Le « Je » qui se promène dans les poèmes de ce recueil semble avoir perdu toute relation facile avec le monde. « J’ai perdu le signal » dit le poète dans un des textes. Mais aussitôt vient la solution : « alors j’ai pensé que j’allais écrire un poème ». Peter Gizzi a mille façons de dire la même chose : « Dans ma tête, un volant incapable de rien diriger d’autre qu’une chanson et tout le reste est survie — »
Chanson est une façon fréquente pour Gizzi de dire poème : ses textes en effet chantent à leur façon. Ils chantent, ils aiment les refrains, les répétitions, le bruit de ferraille que font parfois les syllabes cliquetantes.
La poésie indique donc la direction. Elle est le volant. L’autoroute.
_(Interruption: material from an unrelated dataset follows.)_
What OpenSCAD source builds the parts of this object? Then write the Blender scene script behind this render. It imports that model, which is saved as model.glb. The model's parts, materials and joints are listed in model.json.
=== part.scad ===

Le satellite GPS. La survie.
Parce que, en vérité, le poème n’a pas renoncé au monde, il fait au contraire de son mieux pour lancer son propre signal, même faible, pour tracer sa propre route, même méandreuse, et pour trouver une façon de fréquenter un peu les choses afin de s’y tenir un peu, au moins un peu.
On tombe souvent dans ces pages sur le mot « standing » : debout – debout dans les choses. Cet effort, ce combat pour ainsi dire, afin d’être, de rester debout, est une des grandes émotions que procurent les poèmes de Peter Gizzi.
Peter Gizzi, né en 1959, dans le Michigan, est poète, essayiste, éditeur et professeur de littérature américaine (University of Massachussetts Amherst).